Still, some believe it's too soon to say with certainty that the Merrill acquisition is working out.

"My sense is the jury is going to be out for a couple of years on this mostly because the jury is out on B of A overall," said Bert Ely, an independent banking consultant based in Alexandria, Va. "Call me in two years, three months and five days, and I'll tell you where they stand."


Paul Miller, who follows the company at FBR Capital Markets, isn't convinced, either, mainly because he says the numbers do not paint a clear enough picture.

"It's very difficult to back out the expense basis associated with those revenues," he said. "What you don't know is the profitability. You don't know what Merrill Lynch brought to the table. It brought higher revenues, yes. But has it brought higher profitability? That is still up in the air."

He added: "You can never trust segment analysis, because it's manipulated. … They don't give you enough information. They don't give you a straight-up P&L statement across the board."

Yet most analysts agree that the wild card lies in the other big acquisition B of A made right before the financial crisis hit.
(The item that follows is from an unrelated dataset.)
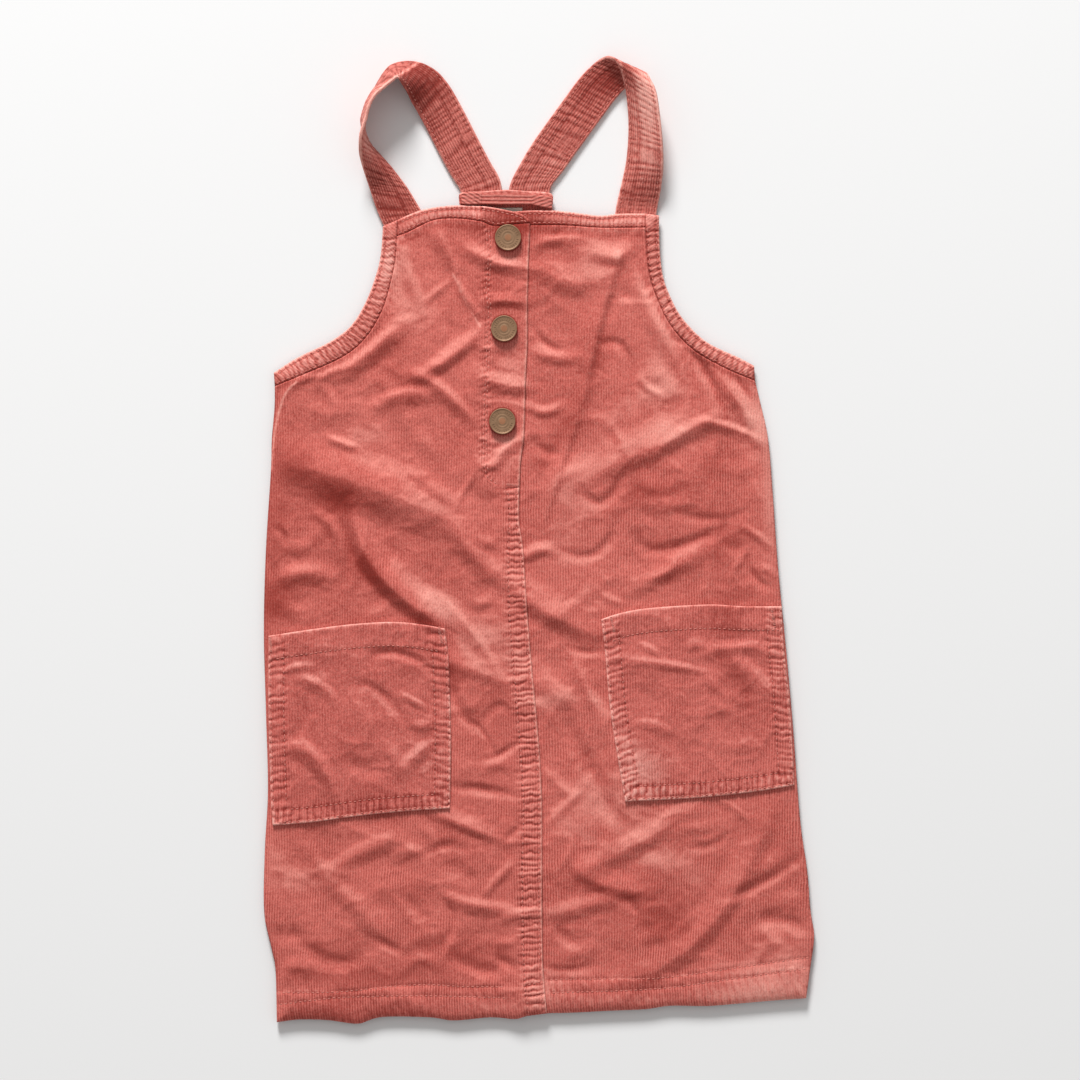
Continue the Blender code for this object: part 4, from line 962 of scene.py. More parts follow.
def fine_plan(rim, pitch, lines):
    """Triangles within an outline: a lattice, rings by the edge, rows by sewn lines."""
    loose = [pulled_in(rim, depth) for depth in EDGE_RINGS]
    for path in lines:
        path = resample(path, SEW_STEP)
        loose += [beside(path, side) for side in SEW_ROWS]
    loose = np.vstack(loose)
    _, first = np.unique(np.round(loose / MERGED).astype(int), axis=0, return_index=True)
    loose = loose[np.sort(first)]
    loose = loose[clear_of(loose, rim, RIM_CLEAR)]
    loose = loose[inside(loose, rim)]
    low, high = rim.min(axis=0), rim.max(axis=0)
    levels = np.arange(low[1], high[1], pitch * math.sqrt(0.75))
    lattice = np.array([(x + pitch / 2 * (index % 2), y) for index, y in enumerate(levels)
                        for x in np.arange(low[0], high[0], pitch)])
    lattice = lattice[inside(lattice, rim)]
    lattice = lattice[clear_of(lattice, np.vstack([rim, loose]), LATTICE_CLEAR * pitch)]
    points = np.vstack([rim, loose, lattice])
    count = len(rim)
    edges = [(k, (k + 1) % count) for k in range(count)]
    plan, _, faces, _, _, _ = delaunay_2d_cdt([Vector(p) for p in points], edges, [], 0, 1e-5)
    plan, faces = np.array(plan), np.array(faces)
    faces = faces[inside(plan[faces].mean(axis=1), rim)]
    a, b, c = (plan[faces[:, k]] for k in range(3))
    turn = (b[:, 0] - a[:, 0]) * (c[:, 1] - a[:, 1]) - (b[:, 1] - a[:, 1]) * (c[:, 0] - a[:, 0])
    faces = np.where((turn < 0)[:, None], faces[:, ::-1], faces)[abs(turn) > 1e-9]
    used, faces = np.unique(faces, return_inverse=True)
    return plan[used], faces.reshape(-1, 3)


def relief(points, sewn, puckered, doubled, pull):
    """Rise that seams and stitches give to the cloth by them, and tone: painted light and shade on
    the puckers, painted shade in the stitch grooves, a painted shadow ring round each snap.
    """
    lift, tone, pits = (np.zeros(len(points)) for _ in range(3))
    for path, reach, height in doubled:
        near, gap, _ = near_path(points, path, reach + 4)
        lift[near] += height * smoothstep((reach - gap) / 2.0 + 0.5)
    for path, low, high, fade, pitch, height, skew, seed in puckered:
        near, gap, along = near_path(points, path, high + 1)
        window = smoothstep((gap - low + 0.8) / 1.0) * smoothstep((high - gap) / fade)
        sway = mottle(np.column_stack([along, 1.3 * gap]), 0.9 * pitch, seed)
        phase = (along + skew * gap + 0.26 * pitch * sway) / pitch
        phase += 0.35 * ripple(along / (2.3 * pitch), seed)
        wave = rungs(phase, 1.3, 0.95)
        strength = 0.85 + 0.40 * mottle(np.column_stack([along, gap]), 1.3 * pitch, seed + 7)
        lift[near] += height * strength * window * wave
        # painted light and shade on the rungs: paler crests, deeper hollows, more on runs that lie
        # across, whose rungs the lamp hardly shades
        across, up = path[-1] - path[0]
        level_run = abs(across) / math.hypot(across, up)
        share = (0.40 + 0.40 * level_run) * min(1, height / 0.4)
        tone[near] += share * strength * window * wave
    for path in sewn:
        near, gap, along = near_path(points, path, 3)
        pit = 0.8 + 0.2 * np.cos(math.tau * along / STITCH)
        pits[near] -= pull * GROOVE * bell(gap, 0.8) * pit
        # painted shade in the stitch groove
        tone[near] -= pull * 0.22 * bell(gap, 0.7) * pit
    for centre in SNAPS.values():
        reach = np.linalg.norm(points - np.array(centre), axis=1)
        flat = smoothstep((reach - SNAP_RADIUS) / 2.5)
        lift, pits = lift * flat, pits * flat
        # painted shadow in a ring round the snap
        tone = tone * flat - 1.1 * (1 - smoothstep((reach - SNAP_RADIUS) / 1.3))
    return lift, tone, pits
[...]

The mortgage-related woes stemming from the Countrywide business — the numerous ongoing lawsuits, mounting foreclosures and a pending settlement with regulators over faulty servicing practices — continue to hang over the bank's head.

"The Countrywide acquisition is taking away all the positives from the Merrill acquisition," Mosby said. "It's almost a wash between the two. … If they just got Merrill and not Countrywide, they'd be singing hallelujah. The issue is they bought two distressed properties. One is working, and one is not."